# Name the old TV adverts ?



## David H (Aug 21, 2012)

*1.*







____________

*2.*






____________

*3.*






_____________

*4.*


----------



## David H (Aug 21, 2012)

Really surprised nobody has answered these, or are you all born after 1970 ??

*
Clue for No1. a wee dram*


*Clue for No.2 The glass gives it away*


*Clue for No. 3 Beautiful skin*


*Clue for No. 4  Don't forget them Mum!*


----------



## Northerner (Aug 21, 2012)

Is 2 Carlsberg? I know it's a scene from Ice Cold In Alex, but can't remember which beer it was and can't make it out from the picture 

Is 3 Palmolive? Or Cusson's Imperial Leather?


----------



## David H (Aug 21, 2012)

Northerner said:


> Is 2 Carlsberg? I know it's a scene from Ice Cold In Alex, but can't remember which beer it was and can't make it out from the picture
> 
> Is 3 Palmolive?
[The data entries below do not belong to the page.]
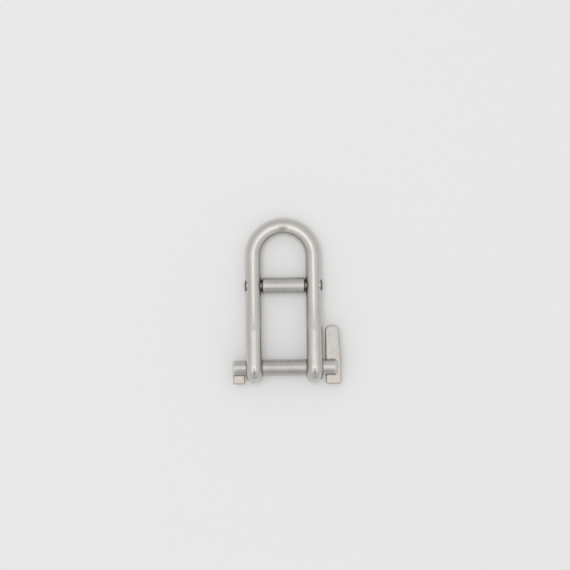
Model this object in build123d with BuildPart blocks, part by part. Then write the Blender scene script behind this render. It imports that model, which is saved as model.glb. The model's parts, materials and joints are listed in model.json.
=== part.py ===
import os
from math import acos, atan2, cos, hypot, sin, sqrt

from build123d import *

os.makedirs("parts", exist_ok=True)

# Key-pin halyard shackle, in millimetres.
# The origin is on the pin's axis, midway between the two ears. +X runs along the pin to the
# handle, +Y runs up the legs to the crown of the bow, and +Z stands out of the shackle's plane.

# Bow: a bent round rod with a forged ear on each end
rod_diameter = 5.0
inside_width = 13.3            # between the straight legs
inside_length = 38.0           # from the pin's surface to the crown's inner surface
ear_diameter = 9.6
ear_thickness = 4.9
ear_rim_radius = 2.1           # the ears are cushion edged, as far as their metal allows
rim_share_of_wall = 0.95       # the most of the ear's wall, or of its half thickness, that a rim takes
neck_length = 20.0             # from the pin's axis to where the rod starts to grow
neck_curve_radius = 24.0       # the hollow curve at the start of each neck's straight taper
neck_flare_radius = 40.0       # the round flare that turns the rod into the ear's flat sides
neck_height_step = 0.05        # left between the end of the hollow curve and the rod's round

# Cross bar: shouldered at both ends and riveted through the legs
bar_diameter = 5.2
bar_to_pin = 24.9              # between the two axes
bar_chamfer = 0.9
tenon_diameter = 2.6
rivet_head_diameter = 3.9
rivet_head_depth = 1.45        # from the leg's outermost line to the foot of the countersink
rivet_rim_depth = 0.15         # from that line to the rim of the dome
rivet_dome_proud = 0.35

# Key: a round pin, slotted at both ends for a handle and a bit
pin_diameter = 5.0
pin_running_gap = 0.08         # all round, in the ears
plate_thickness = 2.2          # of the handle and of the bit
plate_edge_radius = 0.4
handle_side_gap = 0.85         # from the ear to the handle
bit_side_gap = 0.35            # from the ear to the bit
pin_handle_slot_depth = 3.8
pin_handle_end_radius = 1.2
pin_bit_end_radius = 0.6

handle_width = 4.75
handle_tip_width = 4.0
handle_tip_radius = 1.75
handle_reach = 12.7            # from the pin's axis to the tip
handle_heel_reach = 5.15       # from the pin's axis, the other way
handle_heel_radius = 0.7

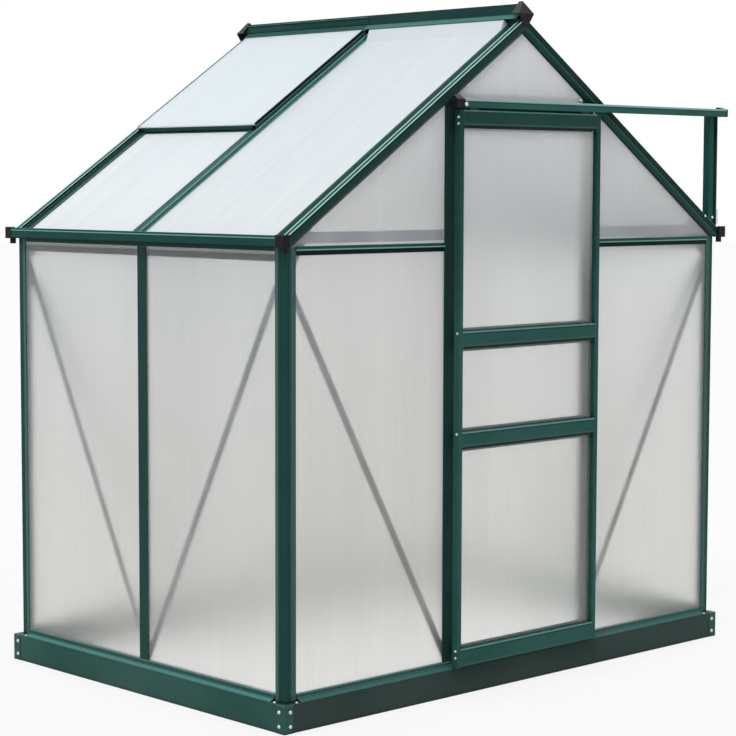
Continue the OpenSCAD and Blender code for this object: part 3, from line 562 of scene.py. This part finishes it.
roof_y = twin_wall(
    "sheet_roof", "y", (0.955, 0.99, 1.0), (0.90, 0.955, 0.99), z0=1.35, z1=1.95,
    rough=0.38, veil=0.78, lines=0.55, light_haze=("Y", 0.03, 0.06, 0.85))
packing = twin_wall(
    "sheet_packing", "y", (0.83, 0.89, 0.93), (0.83, 0.89, 0.93), z0=1.66, z1=1.98,
    rough=0.38, veil=0.95, lines=0.3)
vent_y = twin_wall(
    "sheet_vent", "y", (0.86, 0.93, 0.97), (0.82, 0.89, 0.94), z0=1.66, z1=1.98,
    rough=0.38, veil=0.92, lines=0.12)

# the first key that a node's name starts with gives its finish
FINISH = {
    "base_front": base_gable_shade,
    "base_back": base_gable_shade,
    "base": base_green,
    "sill": sill_green,
    "side_sills": sill_green,
    "corner_posts": post_green,
    "side_posts": side_green,
    "door_posts": door_post_shade,
    "back_posts": door_post_shade,
    "gable_rails": rail_green,
    "gutter_end_caps": black,
    "gutter": gutter_green,
    "rafters": rafter_green,
    "roof_bars": bar_green,
    "ridge_beam": ridge_green,
    "ridge_caps": black,
    "vent_sheet": vent_y,
    "vent": vent_green,
    "door_track": track_green,
    "door_stiles": leaf_green,
    "door_rails": leaf_green,
    "side_sheets": wall_y,
    "gable_sheets": wall_x,
    "door_sheets": leaf_x,
    "roof_sheets": roof_y,
    "wall_braces": zinc,
    "gusset_plates": plate,
    "door_guides": zinc,
    "door_rollers": rollers("roller_parts"),
    "track_stops": black,
}

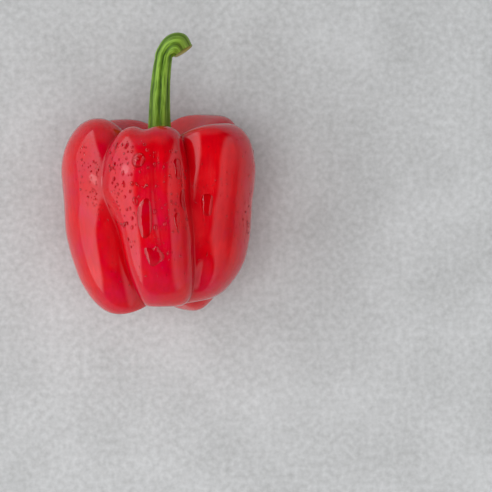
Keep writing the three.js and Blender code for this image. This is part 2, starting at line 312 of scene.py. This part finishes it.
def pepperSkin():
    # ripe pepper skin, smooth under its own thin wax: a sharp, clear gloss over deep red flesh that shows
    # through in soft patches; plant wax has an IOR near 1.5 and a roughness near 0.1
    look = dict(
        deep="#A00008", crimson="#CC0032", full="#D00012", bright="#E40410", scar="#7E4C28", wet="#780004",
        patch=28.0, mottle=5.0, streak=1.6, peel=1.3, peelHeight=0.006, fleshDepth=2.0,  # mm
        streakSquash=0.12, mottleShare=0.3, streakShare=0.22, creaseShadeShare=0.55, peelStrength=0.5,
        scarFull=0.032, scarEnd=0.04, scarRagged=0.02, wetShadeShare=0.25,
        ior=1.5, mirror=0.52, rough=0.115, smoother=0.04, rougher=0.06, fleshShare=0.03,
    )
    material, tree = newMaterial("pepper_skin_waxed")
    place = addNode(tree, "ShaderNodeTexCoord").outputs["Object"]
    patches = addNode(tree, "ShaderNodeTexNoise", {"Scale": 1000 / look["patch"], "Detail": 2.0},
                      {"Vector": place})
    mottle = addNode(tree, "ShaderNodeTexNoise", {"Scale": 1000 / look["mottle"], "Detail": 3.0},
                     {"Vector": place})
    both = addNode(tree, "ShaderNodeMix", {"data_type": "FLOAT", "Factor": look["mottleShare"]},
                   {"A": patches.outputs["Fac"], "B": mottle.outputs["Fac"]})
    tones = [(0.32, look["crimson"]), (0.5, look["full"]), (0.68, look["bright"])]
    body = addNode(tree, "ShaderNodeValToRGB", {"stops": tones}, {"Fac": both.outputs["Result"]})
    # fine streaks, drawn out along the fruit
    drawn = addNode(tree, "ShaderNodeMapping", {"Scale": (1.0, look["streakSquash"], 1.0)}, {"Vector": place})
    streaks = addNode(tree, "ShaderNodeTexNoise", {"Scale": 1000 / look["streak"], "Detail": 3.0},
                      {"Vector": drawn.outputs["Vector"]})
    streaked = addNode(tree, "ShaderNodeMapRange",
                       {"From Min": 0.35, "From Max": 0.65, "To Min": 0.0, "To Max": look["streakShare"]},
                       {"Value": streaks.outputs["Fac"]})
    body = addNode(tree, "ShaderNodeMix", {"data_type": "RGBA", 7: srgb(look["deep"])},
                   {"Factor": streaked.outputs[0], 6: body.outputs["Color"]})
    # painted shade: a deeper red down in the creases, where shade falls
    crease = addNode(tree, "ShaderNodeAttribute", {"attribute_name": "crease"}).outputs["Fac"]
    paintedCreaseShade = addNode(tree, "ShaderNodeMath", {"operation": "MULTIPLY", 1: look["creaseShadeShare"]}, {0: crease})
    toned = addNode(tree, "ShaderNodeMix", {"data_type": "RGBA", 7: srgb(look["deep"])},
                    {"Factor": paintedCreaseShade.outputs[0], 6: body.outputs[2]})
    # a small brown scar at the blossom end, with a ragged edge
    along = addNode(tree, "ShaderNodeAttribute", {"attribute_name": "along"}).outputs["Fac"]
    ragged = addNode(tree, "ShaderNodeMath", {"operation": "MULTIPLY_ADD", 1: look["scarRagged"]},
                     {0: mottle.outputs["Fac"], 2: along})
    scar = addNode(tree, "ShaderNodeMapRange",
                   {"From Min": look["scarFull"], "From Max": look["scarEnd"], "To Min": 1.0, "To Max": 0.0},
                   {"Value": ragged.outputs[0]})
    coloured = addNode(tree, "ShaderNodeMix", {"data_type": "RGBA", 7: srgb(look["scar"])},
                       {"Factor": scar.outputs[0], 6: toned.outputs[2]})
    peel = addNode(tree, "ShaderNodeTexNoise", {"Scale": 1000 / look["peel"], "Detail": 2.0},
                   {"Vector": place})
    bump = addNode(tree, "ShaderNodeBump",
                   {"Strength": look["peelStrength"], "Distance": look["peelHeight"] * mm},
                   {"Height": peel.outputs["Fac"]})
    rough = addNode(tree, "ShaderNodeMapRange",
                    {"From Min": 0.3, "From Max": 0.7, "To Min": look["rough"] - look["smoother"],
                     "To Max": look["rough"] + look["rougher"]},
                    {"Value": mottle.outputs["Fac"]})
    # under water the wax's mirror goes, since the two bend light nearly alike
    seenWet = addNode(tree, "ShaderNodeLightPath").outputs["Is Transmission Ray"]
    mirror = addNode(tree, "ShaderNodeMapRange", {"To Min": look["mirror"], "To Max": 0.0},
                     {"Value": seenWet})
    # painted shade: where the skin is seen through water, its colour is pulled towards a darker red
    paintedWetShade = addNode(tree, "ShaderNodeMath", {"operation": "MULTIPLY", 1: look["wetShadeShare"]}, {0: seenWet})
    final = addNode(tree, "ShaderNodeMix", {"data_type": "RGBA", 7: srgb(look["wet"])},
                    {"Factor": paintedWetShade.outputs[0], 6: coloured.outputs[2]})
    # the flesh scatters red furthest, then green, then blue
    shader = addNode(tree, "ShaderNodeBsdfPrincipled", {
        "IOR": look["ior"], "Subsurface Weight": look["fleshShare"], "Subsurface Radius": (1.0, 0.12, 0.06),
        "Subsurface Scale": look["fleshDepth"] * mm,
    }, {"Base Color": final.outputs[2], "Roughness": rough.outputs[0], "Normal": bump.outputs["Normal"],
        "Specular IOR Level": mirror.outputs[0]})
    addNode(tree, "ShaderNodeOutputMaterial", links={"Surface": shader.outputs["BSDF"]})
    return material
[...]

Or Cusson's Imperial Leather?




Well done on 2 it was Carlsberg, and 3 was Katie Boyle and 'Camay' soap.

1. was Drambuie

4 was Rowantree's Fruit Gums.


----------



## Northerner (Aug 21, 2012)

David H said:


> Well done on 2 it was Carlsberg, and 3 was Katie Boyle and 'Camay' soap.
> 
> 1. was Drambuie
> 
> 4 was Rowantree's Fruit Gums.



Ah yes, Camay!  Don't remember the others though, but my dad always had a bottle of Drambuie in during the 70s - perhaps he was influenced by the advert!


----------



## HelenP (Sep 3, 2012)

From the pics, I only remembered that the Ice Cold in Alex ad was for a lager, but couldn't remember which one.

xx


----------